Na verdade, estará em ação um fator psicológico nos próximos meses, quando a temperatura política começar a subir na Rússia. Comemora-se esse ano o centenário da Grande Revolução Bolchevique, e o establishment de segurança e inteligência dos EUA sente-se tentado a ver a ocasião como tempo de revanche. Já se veem sinais de que pode já estar acontecendo. Relíquias da Guerra Fria, a CIA, aRadio Liberty/Radio Free Europe, têm tido papel de destaque em semanas recentes, dedicadas a divulgar amplamente, para toda a população russa, as 'demandas' de Navalny. Uma revolução colorida na Rússia tem sido o projeto dos sonhos do establishment norte-americano há muito tempo, e tudo sempre com o principal objetivo de derrubar Putin.
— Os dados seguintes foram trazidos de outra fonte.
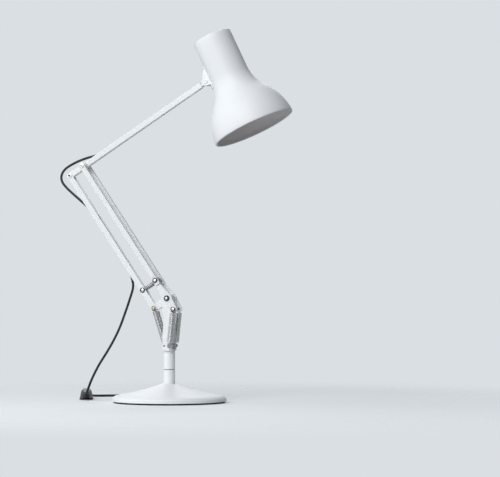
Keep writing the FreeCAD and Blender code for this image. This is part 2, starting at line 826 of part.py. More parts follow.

Os EUA interferiram na eleição russa em 2011, e com certeza tentarão interferir novamente para impedir – ou, no mínimo, para desacreditar o mais possível – o que quer que Putin projete para obter um novo mandato.

O jornal do Partido Comunista da China Global Times num editorial resumiu em poucas palavras o dilema pelo qual a Rússia passa hoje:


  • Os fatores geográficos, nacionais e culturais da Rússia clamam por governo autoritário, mas, apesar disso, o país adota sistema eleitoral multipartidário. Não é tarefa fácil combinar tudo isso. Até aqui a Rússia tem conseguido administrar o problema. Graças ao alto nível de apoio popular a Putin, o efeito de eleições com muitos partidos tem sido limitado, sem se infiltrar para outras partes da vida política do país. Mas o Ocidente e forças da oposição estão forçando para expandir o sistema, fazendo dele a principal incerteza da política russa.

    A Rússia passou por período doloroso de desorientação nacional depois da desintegração da URSS, e a memória coletiva permanece viva hoje. A sociedade russa ainda apoio Putin, apesar das dificuldades econômicas de anos recentes, em parte por causa daquela experiência e daquelas lembranças.

    Muitos russos acreditam que o vasto país constituído de locais com tradições culturais diferentes não pode trilhar caminho político idêntico ao do Ocidente. Na verdade, tentaram, depois do colapso da União Soviética, mas não conseguiram. Ainda assim, algumas forças na Rússia advogam a favor da completa ocidentalização no campo político. Nisso, são apoiadas pelo Ocidente.


Tudo isso considerado, pode acontecer de Putin descobrir-se numa posição nada invejável, de ter de decidir até se concorrerá a novo mandato na eleição de 2018; e, se decidir apresentar-se como candidato, até que ponto defender o sistema que hoje é alvo da ira popular, ou se, em vez disso, partir para a campanha com uma plataforma política positiva, que Putin tem pleno direito de expor como sua criação e projeto.*****





2 comentários:

Anônimo disse...

Discordo da afirmação do autor sobre a "sofisticada" solução dada pelo governo Obama ao Occupy Wall Stret. O movimento foi reprimido com violência e os do que dele participaram foram impiedosamente perseguidos, vigiados e intimidados para não prosseguir com o protesto contra o solo sagrado de Wall Street. Fora tão truculentas as represálias sofridas pelos manifestantes que eles nunca mais ousaram repetir o protesto e o movimento se extinguiu por medo do gigantesco aparato de segurança estadunidense, sempre pronto a proteger os ricos e poderosos.

Anônimo disse...

Sim, essa análise fica capenga quando trata da repressão aos ocuppy nos eua, que fez inveja a qualquer ditadura. A tal de "suavização" de que fala o autor foi a base de judicialização, de cacetas e muitos choques, que a mídia quadrilheira escondeu e que o analista parece que não teve a curiosidade de pesquisar em outras fontes.